On Friday, the Los Angeles Lakers suffered their fifth consecutive loss to start the 2022-23 season, losing in Minnesota to the Timberwolves.

That game concluded their first road trip of the season, a two-game trip that began in Denver against the Nuggets. The Lakers will now look to get quick revenge as they face the Nuggets in L.A. on Sunday.

While doing so, they will be looking to avoid setting new precedents that show just how badly the team is playing right now, the most notable of which would be a dreadful 0-6 start to the season.

On Friday, the Lakers started 0-5 for the first time since the 2014-15 season. A campaign that featured Kobe Bryant, head coach Byron Scott, and these fine folks.

But when was the last time the Lakers went 0-6? The 2014-15 team was able to win their sixth game (before losing four straight to make them 1-9 in the first ten games).
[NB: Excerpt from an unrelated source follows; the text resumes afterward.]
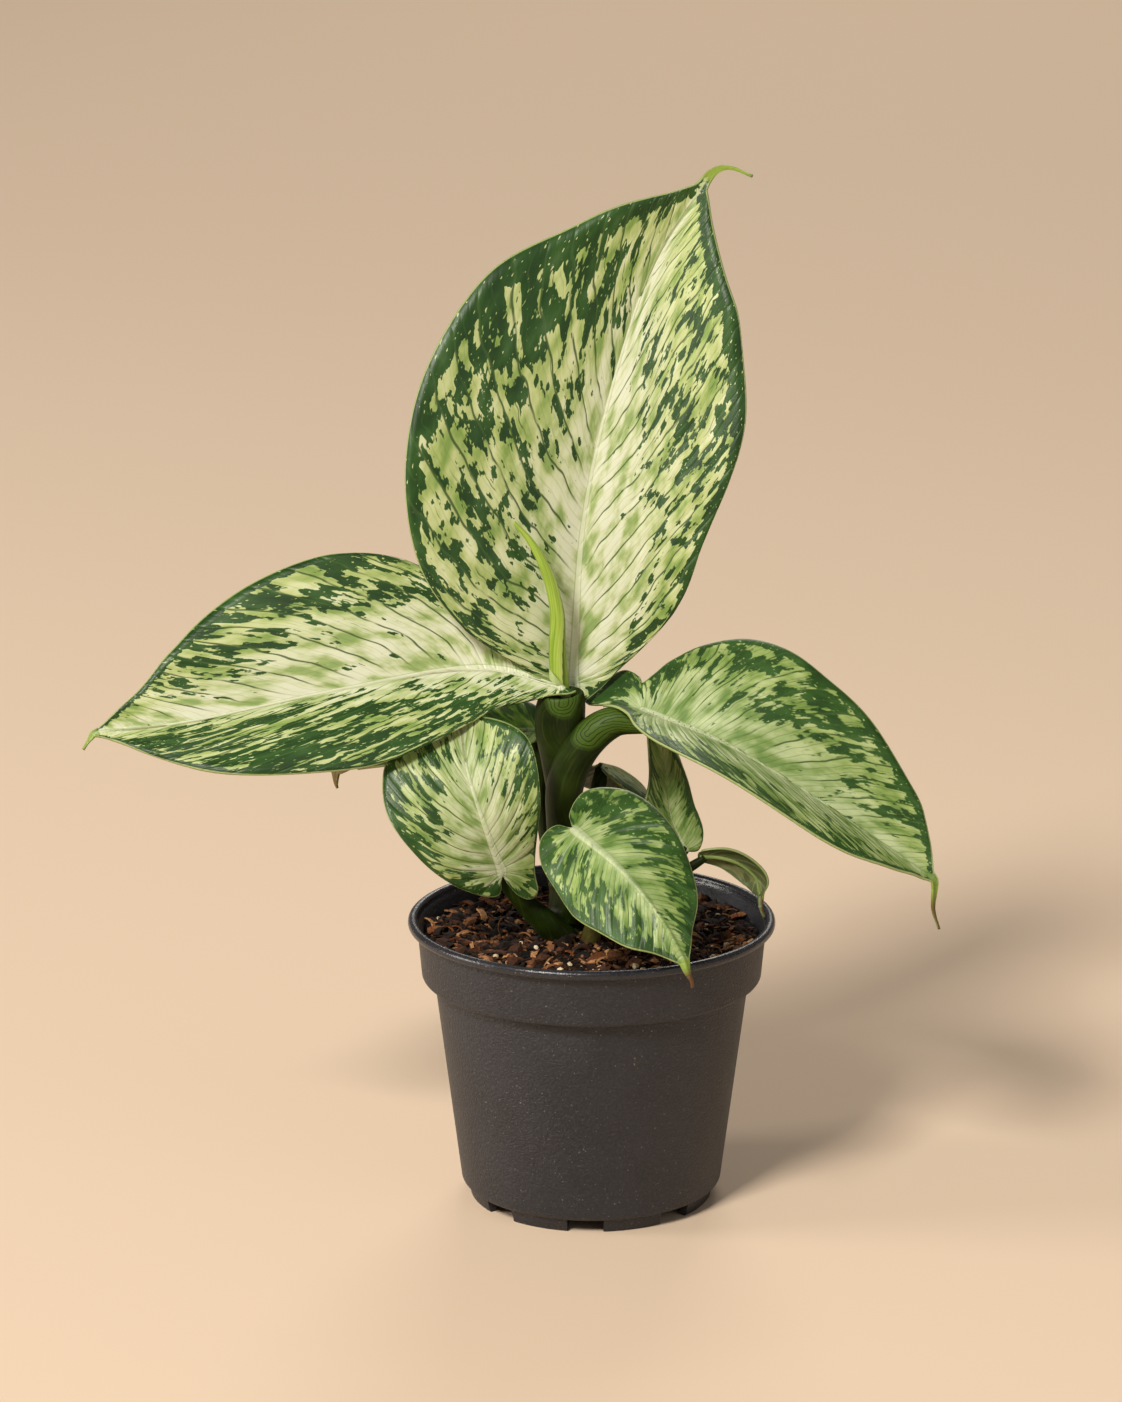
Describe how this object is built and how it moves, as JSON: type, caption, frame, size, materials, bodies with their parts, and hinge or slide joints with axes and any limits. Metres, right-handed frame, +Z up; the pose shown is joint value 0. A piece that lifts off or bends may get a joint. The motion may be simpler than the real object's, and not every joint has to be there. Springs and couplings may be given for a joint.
{
  "type": "potted dieffenbachia",
  "caption": "Young dieffenbachia with broad variegated leaves, a rolled new leaf and a short stem, standing in soil in a round plastic nursery pot with a rolled rim.",
  "frame": {"origin": "centre of the round pad under the pot, in the plane it stands on, on the pot's axis", "axes": "+Z up along the pot's axis, -Y the front of the plant as pictured, +X to the viewer's right"},
  "size_m": [0.2729, 0.1245, 0.3344],
  "materials": {
    "pot": "charcoal moulded plastic with a fine grain, the rolled lip glossier",
    "soil": "dark brown potting mix with reddish bark chips and pale perlite",
    "stem": "smooth olive green stem with ring scars",
    "dry_sheath": "dry olive brown sheath",
    "young_leaf": "smooth yellow-green rolled leaf",
    "foliage": "satin leaf, dark green margin with pale cream-green patches along the side veins"
  },
  "bodies": {
    "root": {"pot": "pot", "soil": "soil", "cane": "stem", "old_sheath": "dry_sheath", "new_leaf": "young_leaf", "leaf_top": "foliage", "leaf_left": "foliage", "leaf_right": "foliage", "leaf_low_left": "foliage", "leaf_low_right": "foliage", "leaf_side_right": "foliage", "leaf_curled_right": "foliage", "leaf_back_left": "foliage", "leaf_back_right": "foliage"}
  },
  "joints": []
}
Before that, you have to go all the way back to the 1957-58 season (in Minneapolis) to find an 0-6 start for the Lakers. That team started 0-7, so rest easy... if the Lakers lose in this game against the Nuggets we don’t have to rush to see when/if the next rock bottom happened.

The only history involved on this team that comes close to the long and storied history of the Lakers is the individual one of LeBron James. He’s entering year 20 of his decorated career, and in that time he’s only started 0-5 once. That came in his 2003-04 rookie year when the Cavaliers still had to get the roster up to speed to match their new prodigy’s talent.

They won their sixth game, with LeBron never coming close to that 0-6 season-opening mark again.

Until now...

LeBron will need an other-worldly effort to beat these 4-2 Denver Nuggets, especially given the fact that he may not have Anthony Davis at all, let alone a healthy AD.

Speaking of which...

Will Anthony Davis play? Should he?

It was announced late Saturday that Davis would be questionable on the injury report for this Nuggets game. This comes after Davis missed Friday’s game vs. the Timberwolves with lower back tightness that’s plagued him since the early days of training camp. He fell hard on the back in the Oct. 20 game vs. the Clippers, with it visibly bothering him over the course of the entire game that the Lakers played against the Nuggets on Oct. 26.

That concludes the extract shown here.